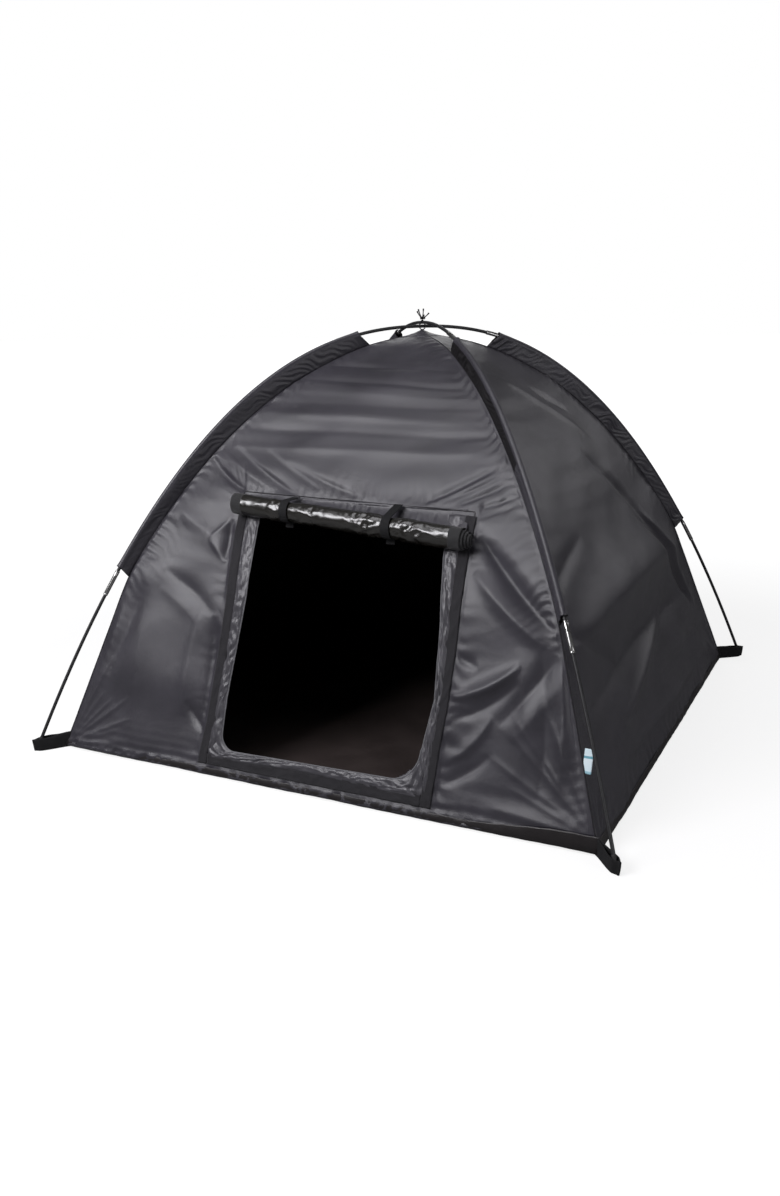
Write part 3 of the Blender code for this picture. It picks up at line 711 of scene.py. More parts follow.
FRONT_FOLDS = (      # in millimetres: from and to (across, height), width, height, bow
    # level bands across the top
    (-300, 745, 300, 739, 13, -2.2, -3), (-295, 690, 330, 688, 14, -3.6, -3),
    (-225, 818, 165, 806, 8, -2.2, 2), (-225, 788, 205, 773, 8, -2, -2),
    # from the door's upper corners to the ridges
    (-230, 563, -350, 630, 9, -9.5, 6), (-103, 562, -296, 653, 7.5, -6, 6),
    (-56, 577, -214, 648, 7.5, -4.6, 3), (49, 566, -155, 627, 9, -4.2, 4),
    (158, 556, 322, 639, 7.5, -4.8, -5), (195, 560, 345, 628, 5, -2.6, -4),
    (230, 556, 358, 616, 6, -4.8, -3), (280, 556, 383, 591, 5, -4.4, 0),
    (290, 540, 375, 572, 4, -2.4, 0),
    # right of the door
    (312, 515, 485, 360, 17, -17, -8), (303, 300, 345, 285, 10, -4, 0),
    (300, 186, 430, 272, 13, -6, -12), (398, 190, 495, 325, 18, -7.5, -6),
    (292, 66, 392, 140, 11, -4.8, -8), (460, 330, 488, 70, 18, -5, 12),
    (515, 300, 572, 110, 12, -6, -4), (300, 70, 590, 66, 11, -1.4, 0),
    # left of the door
    (-254, 512, -252, 430, 13, -9, 0), (-395, 400, -255, 318, 16, -4.6, 4),
    (-252, 318, -254, 105, 17, -8, 3), (-300, 140, -250, 85, 10, -5, 0),
    (-440, 370, -515, 170, 24, -6, 4), (-505, 330, -570, 100, 12, -4, 4),
    # the ridges between them
    (-440, 420, -425, 0, 85, 12, 0), (-300, 768, 265, 753, 13, 2.6, -3),
    (-300, 722, 310, 712, 13, 2.6, -3), (-310, 655, 330, 658, 18, 4.8, -3),
    (-165, 572, -325, 645, 10, 5.5, 6), (180, 556, 335, 632, 8, 2.8, -4),
    (312, 452, 471, 335, 19, 10, -6), (300, 226, 430, 300, 13, 12, -12),
    (425, 165, 520, 300, 22, 5, -6), (292, 105, 385, 205, 12, 6.8, -14),
    (420, 330, 440, 100, 30, 4.5, 16), (505, 330, 520, 90, 14, 5, 6), (290, 46, 592, 42, 8, 1.6, 0),
    (-250, 455, -400, 525, 22, 6, 0), (-246, 516, -296, 468, 8, 3, 0), (-296, 468, -248, 426, 8, 3, 0),
    (-400, 362, -290, 296, 18, 2.2, 4), (-288, 330, -304, 110, 20, 5.2, -10),
    (-478, 350, -548, 140, 18, 3.4, 0),
)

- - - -

Set task >> Give the listing above again, word for word.

The answer >>
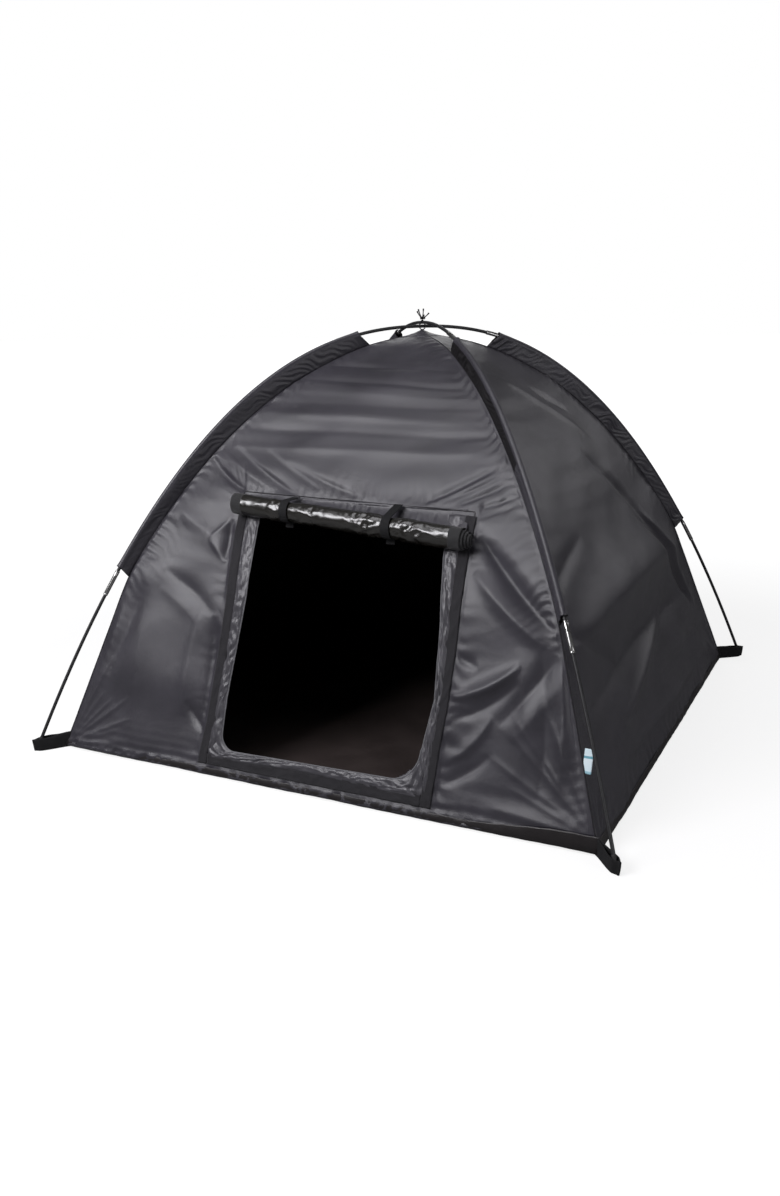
Write part 3 of the Blender code for this picture. It picks up at line 711 of scene.py. More parts follow.
FRONT_FOLDS = (      # in millimetres: from and to (across, height), width, height, bow
    # level bands across the top
    (-300, 745, 300, 739, 13, -2.2, -3), (-295, 690, 330, 688, 14, -3.6, -3),
    (-225, 818, 165, 806, 8, -2.2, 2), (-225, 788, 205, 773, 8, -2, -2),
    # from the door's upper corners to the ridges
    (-230, 563, -350, 630, 9, -9.5, 6), (-103, 562, -296, 653, 7.5, -6, 6),
    (-56, 577, -214, 648, 7.5, -4.6, 3), (49, 566, -155, 627, 9, -4.2, 4),
    (158, 556, 322, 639, 7.5, -4.8, -5), (195, 560, 345, 628, 5, -2.6, -4),
    (230, 556, 358, 616, 6, -4.8, -3), (280, 556, 383, 591, 5, -4.4, 0),
    (290, 540, 375, 572, 4, -2.4, 0),
    # right of the door
    (312, 515, 485, 360, 17, -17, -8), (303, 300, 345, 285, 10, -4, 0),
    (300, 186, 430, 272, 13, -6, -12), (398, 190, 495, 325, 18, -7.5, -6),
    (292, 66, 392, 140, 11, -4.8, -8), (460, 330, 488, 70, 18, -5, 12),
    (515, 300, 572, 110, 12, -6, -4), (300, 70, 590, 66, 11, -1.4, 0),
    # left of the door
    (-254, 512, -252, 430, 13, -9, 0), (-395, 400, -255, 318, 16, -4.6, 4),
    (-252, 318, -254, 105, 17, -8, 3), (-300, 140, -250, 85, 10, -5, 0),
    (-440, 370, -515, 170, 24, -6, 4), (-505, 330, -570, 100, 12, -4, 4),
    # the ridges between them
    (-440, 420, -425, 0, 85, 12, 0), (-300, 768, 265, 753, 13, 2.6, -3),
    (-300, 722, 310, 712, 13, 2.6, -3), (-310, 655, 330, 658, 18, 4.8, -3),
    (-165, 572, -325, 645, 10, 5.5, 6), (180, 556, 335, 632, 8, 2.8, -4),
    (312, 452, 471, 335, 19, 10, -6), (300, 226, 430, 300, 13, 12, -12),
    (425, 165, 520, 300, 22, 5, -6), (292, 105, 385, 205, 12, 6.8, -14),
    (420, 330, 440, 100, 30, 4.5, 16), (505, 330, 520, 90, 14, 5, 6), (290, 46, 592, 42, 8, 1.6, 0),
    (-250, 455, -400, 525, 22, 6, 0), (-246, 516, -296, 468, 8, 3, 0), (-296, 468, -248, 426, 8, 3, 0),
    (-400, 362, -290, 296, 18, 2.2, 4), (-288, 330, -304, 110, 20, 5.2, -10),
    (-478, 350, -548, 140, 18, 3.4, 0),
)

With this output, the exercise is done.